Every time you share a perspective, contribute to a legal article, or offer insights on LinkedIn, you’re strengthening your professional identity—and leaving a trail of credibility that search engines and AI tools can follow.
Practical ideas:
Repost or reflect on articles relevant to your practice area
Comment on legal trends or recent decisions from your lens
Collaborate with peers on Q&As or short interviews
Turn common client questions into short posts or FAQs
The goal isn’t to be everywhere. It’s to show up with purpose where it matters.
Your Digital Reputation Already Exists—Are You Owning It?
Whether or not you’re actively posting online, your digital footprint is growing.
So the question becomes: Are you shaping it, or letting it shape you?
Start by:
Googling yourself and your firm—what comes up first?
Asking long-term clients or colleagues for a testimonial or endorsement
Making sure your online presence reflects the type of work and clients you want more of
The lawyers who will thrive in this next era aren’t the loudest. They’re the ones whose digital presence backs up what they’re already known for offline.

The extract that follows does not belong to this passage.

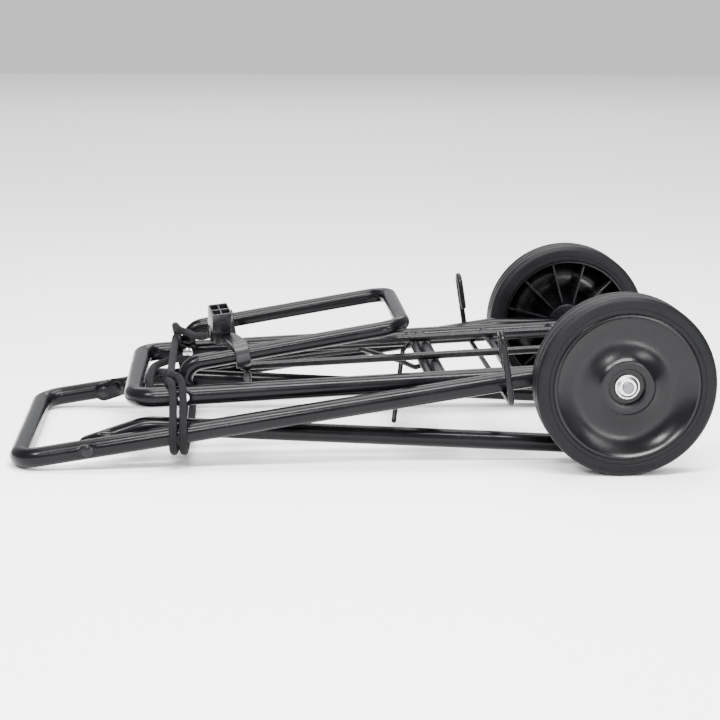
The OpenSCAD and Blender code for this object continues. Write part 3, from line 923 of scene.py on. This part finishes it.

Lawyers are in the business of trust—and trust is increasingly built before anyone ever picks up the phone or sends an email.
Your website is essential. But it’s not the only place your story is being told.
In today’s AI-informed world, your credibility travels with you—across profiles, platforms, and mentions.
That means every article, every bio, every LinkedIn post is a chance to reinforce your expertise—or let it go unrecognized.
So ask yourself:
What does my online presence say about me?
And is it saying what I want future clients—or AI tools—to hear?